◆ REQUIREMENT
Emit the exact text of every line from the line with "zip(*points))), Vector(map(max, zip(*points)))" to the line with "imported = [obj", both ends included. No other output is expected.

◆ DATASET EXTRACT
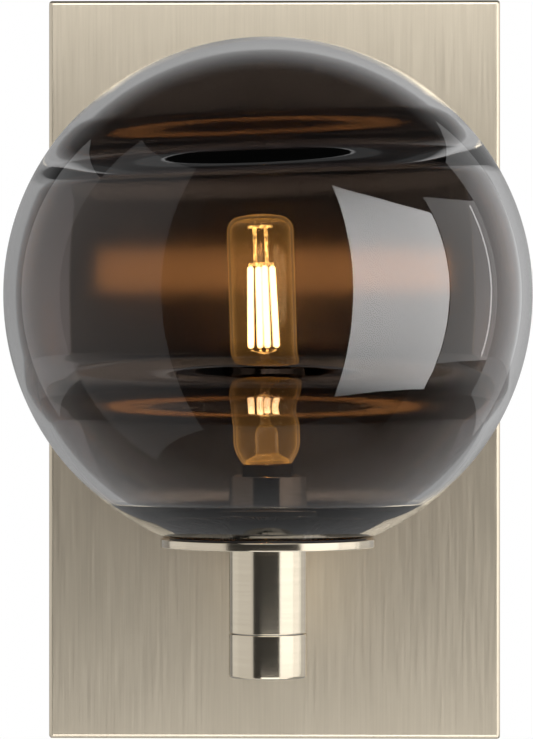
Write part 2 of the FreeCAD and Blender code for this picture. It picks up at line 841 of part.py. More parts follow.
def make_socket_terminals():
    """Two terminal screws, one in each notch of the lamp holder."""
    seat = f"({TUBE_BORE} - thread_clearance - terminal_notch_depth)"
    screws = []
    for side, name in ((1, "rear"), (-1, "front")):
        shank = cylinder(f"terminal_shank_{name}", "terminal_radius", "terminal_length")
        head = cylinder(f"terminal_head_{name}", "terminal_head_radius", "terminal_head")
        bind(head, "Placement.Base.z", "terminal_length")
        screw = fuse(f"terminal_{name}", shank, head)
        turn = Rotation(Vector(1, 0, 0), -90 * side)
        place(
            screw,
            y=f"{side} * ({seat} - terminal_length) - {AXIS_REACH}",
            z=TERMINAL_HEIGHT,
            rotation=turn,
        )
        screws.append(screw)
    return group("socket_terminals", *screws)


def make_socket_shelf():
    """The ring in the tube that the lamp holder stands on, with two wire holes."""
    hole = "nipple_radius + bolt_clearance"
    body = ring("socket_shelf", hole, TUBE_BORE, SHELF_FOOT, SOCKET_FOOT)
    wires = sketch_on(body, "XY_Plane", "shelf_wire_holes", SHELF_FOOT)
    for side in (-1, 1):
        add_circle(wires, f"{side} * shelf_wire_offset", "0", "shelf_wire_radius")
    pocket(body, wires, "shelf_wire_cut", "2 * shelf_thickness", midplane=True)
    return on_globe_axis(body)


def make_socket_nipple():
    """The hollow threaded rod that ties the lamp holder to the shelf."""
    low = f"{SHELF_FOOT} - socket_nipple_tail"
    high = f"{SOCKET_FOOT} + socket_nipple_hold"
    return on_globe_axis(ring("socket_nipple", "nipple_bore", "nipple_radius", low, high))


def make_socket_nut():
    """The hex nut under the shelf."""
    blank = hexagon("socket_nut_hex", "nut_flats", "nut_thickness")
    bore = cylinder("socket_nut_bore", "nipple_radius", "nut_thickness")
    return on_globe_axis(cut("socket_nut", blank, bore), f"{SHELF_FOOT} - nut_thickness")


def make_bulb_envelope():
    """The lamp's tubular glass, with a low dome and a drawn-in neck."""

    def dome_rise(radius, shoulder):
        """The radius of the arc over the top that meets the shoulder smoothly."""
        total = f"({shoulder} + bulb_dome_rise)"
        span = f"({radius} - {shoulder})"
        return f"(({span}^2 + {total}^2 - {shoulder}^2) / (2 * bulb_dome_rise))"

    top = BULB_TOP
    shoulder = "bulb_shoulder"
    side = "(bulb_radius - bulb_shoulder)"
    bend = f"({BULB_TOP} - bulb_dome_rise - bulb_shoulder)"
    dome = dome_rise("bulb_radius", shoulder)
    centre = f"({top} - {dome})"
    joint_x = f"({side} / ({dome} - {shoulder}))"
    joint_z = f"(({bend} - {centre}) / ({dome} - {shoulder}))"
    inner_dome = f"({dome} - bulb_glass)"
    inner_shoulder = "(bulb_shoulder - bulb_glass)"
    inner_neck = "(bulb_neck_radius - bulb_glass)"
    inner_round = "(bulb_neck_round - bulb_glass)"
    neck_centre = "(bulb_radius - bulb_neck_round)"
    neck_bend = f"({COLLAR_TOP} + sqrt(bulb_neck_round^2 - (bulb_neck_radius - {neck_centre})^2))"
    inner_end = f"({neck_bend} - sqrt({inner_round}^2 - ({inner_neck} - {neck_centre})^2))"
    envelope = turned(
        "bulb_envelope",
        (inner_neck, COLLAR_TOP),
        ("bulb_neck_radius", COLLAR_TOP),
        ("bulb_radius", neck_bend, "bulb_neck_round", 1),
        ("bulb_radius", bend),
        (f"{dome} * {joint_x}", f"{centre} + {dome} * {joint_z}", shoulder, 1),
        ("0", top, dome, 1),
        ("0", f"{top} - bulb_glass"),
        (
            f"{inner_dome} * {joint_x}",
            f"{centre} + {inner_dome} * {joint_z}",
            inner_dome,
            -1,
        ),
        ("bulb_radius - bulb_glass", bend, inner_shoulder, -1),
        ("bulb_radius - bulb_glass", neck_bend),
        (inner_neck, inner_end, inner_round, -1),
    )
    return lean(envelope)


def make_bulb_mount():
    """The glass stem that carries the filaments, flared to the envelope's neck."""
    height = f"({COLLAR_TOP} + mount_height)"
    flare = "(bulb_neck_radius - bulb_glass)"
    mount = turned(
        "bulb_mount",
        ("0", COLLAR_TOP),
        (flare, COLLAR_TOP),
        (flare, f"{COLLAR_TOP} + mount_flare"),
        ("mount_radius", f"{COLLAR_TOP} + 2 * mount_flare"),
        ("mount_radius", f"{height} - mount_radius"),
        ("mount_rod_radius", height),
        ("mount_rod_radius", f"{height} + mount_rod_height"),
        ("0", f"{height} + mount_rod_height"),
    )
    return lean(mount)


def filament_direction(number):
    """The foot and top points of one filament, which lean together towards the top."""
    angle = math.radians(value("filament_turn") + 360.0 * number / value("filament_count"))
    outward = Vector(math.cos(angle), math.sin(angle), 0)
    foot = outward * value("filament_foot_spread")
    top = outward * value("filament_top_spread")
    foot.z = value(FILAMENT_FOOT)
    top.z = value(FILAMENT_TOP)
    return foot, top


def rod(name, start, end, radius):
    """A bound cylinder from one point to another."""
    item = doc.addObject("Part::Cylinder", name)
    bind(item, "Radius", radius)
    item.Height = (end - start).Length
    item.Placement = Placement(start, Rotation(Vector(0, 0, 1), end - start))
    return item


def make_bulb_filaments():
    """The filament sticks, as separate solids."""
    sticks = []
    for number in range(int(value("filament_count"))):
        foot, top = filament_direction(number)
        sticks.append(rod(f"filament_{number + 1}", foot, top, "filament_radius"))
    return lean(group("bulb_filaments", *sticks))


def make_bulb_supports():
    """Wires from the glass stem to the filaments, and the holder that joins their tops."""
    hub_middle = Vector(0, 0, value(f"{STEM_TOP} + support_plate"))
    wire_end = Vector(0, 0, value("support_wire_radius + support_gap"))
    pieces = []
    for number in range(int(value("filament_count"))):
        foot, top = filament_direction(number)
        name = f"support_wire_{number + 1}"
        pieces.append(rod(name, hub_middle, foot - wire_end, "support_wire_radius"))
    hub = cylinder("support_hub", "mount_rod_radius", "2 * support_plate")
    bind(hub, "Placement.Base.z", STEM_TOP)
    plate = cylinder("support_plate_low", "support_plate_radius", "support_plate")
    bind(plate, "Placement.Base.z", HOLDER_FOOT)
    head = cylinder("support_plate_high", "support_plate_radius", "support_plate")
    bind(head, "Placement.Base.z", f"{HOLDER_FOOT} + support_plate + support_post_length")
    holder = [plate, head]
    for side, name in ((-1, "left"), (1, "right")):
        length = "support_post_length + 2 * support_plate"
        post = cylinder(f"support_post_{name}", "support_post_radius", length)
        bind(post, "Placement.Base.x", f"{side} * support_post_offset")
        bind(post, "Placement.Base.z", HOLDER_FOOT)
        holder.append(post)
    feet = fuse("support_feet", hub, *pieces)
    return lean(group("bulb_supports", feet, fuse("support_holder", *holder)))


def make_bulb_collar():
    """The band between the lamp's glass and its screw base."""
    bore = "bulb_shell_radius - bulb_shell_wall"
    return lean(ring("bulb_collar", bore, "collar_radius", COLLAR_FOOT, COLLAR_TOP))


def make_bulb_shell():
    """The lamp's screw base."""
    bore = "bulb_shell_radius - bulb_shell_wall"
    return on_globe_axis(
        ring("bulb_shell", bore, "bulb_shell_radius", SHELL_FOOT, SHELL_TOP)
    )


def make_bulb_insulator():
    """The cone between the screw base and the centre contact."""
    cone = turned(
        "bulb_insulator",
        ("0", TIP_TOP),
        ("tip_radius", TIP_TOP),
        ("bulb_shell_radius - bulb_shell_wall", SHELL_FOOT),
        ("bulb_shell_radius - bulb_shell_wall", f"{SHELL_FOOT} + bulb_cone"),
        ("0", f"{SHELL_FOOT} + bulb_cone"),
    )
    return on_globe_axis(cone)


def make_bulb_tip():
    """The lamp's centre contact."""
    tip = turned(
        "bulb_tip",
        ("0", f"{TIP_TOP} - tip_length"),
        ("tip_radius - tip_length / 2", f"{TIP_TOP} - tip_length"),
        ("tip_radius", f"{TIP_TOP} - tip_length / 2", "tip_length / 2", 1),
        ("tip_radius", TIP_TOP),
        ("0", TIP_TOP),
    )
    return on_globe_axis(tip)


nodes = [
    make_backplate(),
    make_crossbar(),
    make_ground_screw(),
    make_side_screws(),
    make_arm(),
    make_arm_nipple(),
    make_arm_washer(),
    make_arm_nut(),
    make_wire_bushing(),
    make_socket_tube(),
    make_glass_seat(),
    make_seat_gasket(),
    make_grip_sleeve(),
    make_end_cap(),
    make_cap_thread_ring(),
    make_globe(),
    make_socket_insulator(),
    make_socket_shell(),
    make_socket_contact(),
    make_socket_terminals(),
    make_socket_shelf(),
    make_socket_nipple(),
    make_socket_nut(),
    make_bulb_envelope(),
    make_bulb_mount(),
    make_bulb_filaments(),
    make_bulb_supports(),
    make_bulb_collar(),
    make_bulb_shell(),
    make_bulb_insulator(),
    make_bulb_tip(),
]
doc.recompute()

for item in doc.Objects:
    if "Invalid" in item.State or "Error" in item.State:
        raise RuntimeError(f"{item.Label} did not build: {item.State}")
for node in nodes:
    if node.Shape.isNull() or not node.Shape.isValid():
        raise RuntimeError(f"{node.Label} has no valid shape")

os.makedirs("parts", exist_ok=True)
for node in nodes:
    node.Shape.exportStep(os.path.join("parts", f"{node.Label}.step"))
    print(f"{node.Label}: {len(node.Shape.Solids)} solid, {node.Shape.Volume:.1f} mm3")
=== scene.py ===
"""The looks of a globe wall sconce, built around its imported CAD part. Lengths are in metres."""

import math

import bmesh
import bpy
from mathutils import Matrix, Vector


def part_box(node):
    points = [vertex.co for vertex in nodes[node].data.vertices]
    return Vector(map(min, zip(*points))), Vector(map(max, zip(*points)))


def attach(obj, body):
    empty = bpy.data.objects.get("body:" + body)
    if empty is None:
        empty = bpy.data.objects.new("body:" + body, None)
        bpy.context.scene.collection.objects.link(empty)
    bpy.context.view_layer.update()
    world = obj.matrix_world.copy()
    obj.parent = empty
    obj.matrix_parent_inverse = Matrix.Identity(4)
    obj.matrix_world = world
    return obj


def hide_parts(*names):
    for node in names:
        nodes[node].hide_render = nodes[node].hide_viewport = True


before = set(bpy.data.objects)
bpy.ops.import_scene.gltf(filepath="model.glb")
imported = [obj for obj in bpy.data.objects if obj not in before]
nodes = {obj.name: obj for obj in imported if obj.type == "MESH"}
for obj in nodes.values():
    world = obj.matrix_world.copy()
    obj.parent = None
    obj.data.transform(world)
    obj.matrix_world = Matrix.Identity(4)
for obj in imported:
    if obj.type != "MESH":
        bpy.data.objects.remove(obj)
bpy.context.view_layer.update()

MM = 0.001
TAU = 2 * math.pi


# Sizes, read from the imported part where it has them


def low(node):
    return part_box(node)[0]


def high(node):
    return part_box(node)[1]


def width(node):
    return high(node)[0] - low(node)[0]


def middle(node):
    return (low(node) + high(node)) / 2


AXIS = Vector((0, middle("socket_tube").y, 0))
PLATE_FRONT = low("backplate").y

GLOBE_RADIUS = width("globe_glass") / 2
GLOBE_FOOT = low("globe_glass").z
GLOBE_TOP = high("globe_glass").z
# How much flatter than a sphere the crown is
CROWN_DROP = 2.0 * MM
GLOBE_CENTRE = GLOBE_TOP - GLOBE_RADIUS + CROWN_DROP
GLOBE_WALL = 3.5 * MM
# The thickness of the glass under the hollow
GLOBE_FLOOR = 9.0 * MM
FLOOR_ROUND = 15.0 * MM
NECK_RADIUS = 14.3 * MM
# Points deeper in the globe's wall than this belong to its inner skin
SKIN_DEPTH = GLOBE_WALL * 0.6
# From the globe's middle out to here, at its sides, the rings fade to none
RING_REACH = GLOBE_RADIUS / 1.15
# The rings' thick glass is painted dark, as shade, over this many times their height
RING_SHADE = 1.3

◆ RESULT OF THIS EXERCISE
    return Vector(map(min, zip(*points))), Vector(map(max, zip(*points)))


def attach(obj, body):
    empty = bpy.data.objects.get("body:" + body)
    if empty is None:
        empty = bpy.data.objects.new("body:" + body, None)
        bpy.context.scene.collection.objects.link(empty)
    bpy.context.view_layer.update()
    world = obj.matrix_world.copy()
    obj.parent = empty
    obj.matrix_parent_inverse = Matrix.Identity(4)
    obj.matrix_world = world
    return obj


def hide_parts(*names):
    for node in names:
        nodes[node].hide_render = nodes[node].hide_viewport = True


before = set(bpy.data.objects)
bpy.ops.import_scene.gltf(filepath="model.glb")
imported = [obj for obj in bpy.data.objects if obj not in before]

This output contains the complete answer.